To be sure, there are probably other deeper personal and strategic reasons for Greene’s break with Trump and retirement from politics for now. It is probably not a coincidence that this is happening as Trump’s approval ratings sink to their lowest levels of his second term, after Republicans faced off-year election losses and look likely to lose more next year, and as Trump’s MAGA coalition — at the elite and at the popular level — seems to fracture and pick sides over the future of the GOP.
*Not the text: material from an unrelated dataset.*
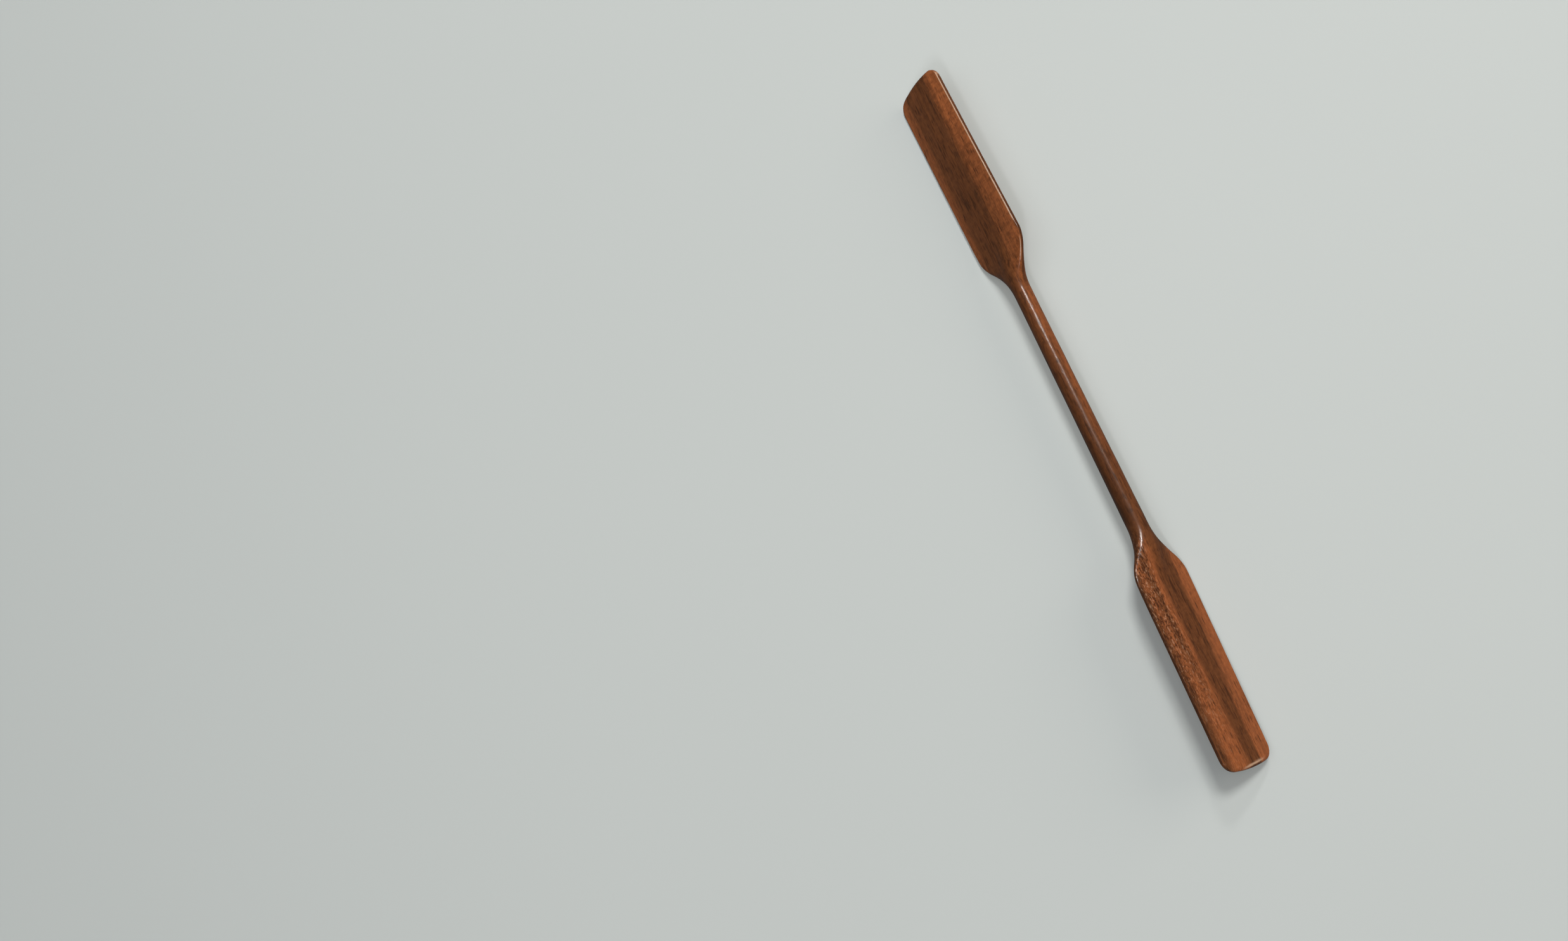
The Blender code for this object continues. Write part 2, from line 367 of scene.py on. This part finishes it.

But for all the fanfare of a year dominated by Trump and his movement, Greene’s reflections suggest that at least for one of its true believers, MAGA wasn’t as successful as it set out to be in its first year in office. And on top of that, she’s suggesting that there are voters who will care about this, are paying attention, and might not be forgiving in 2026 and beyond. It’s a clarion call for a movement she considered herself a founding member of, and one she thinks has been led astray.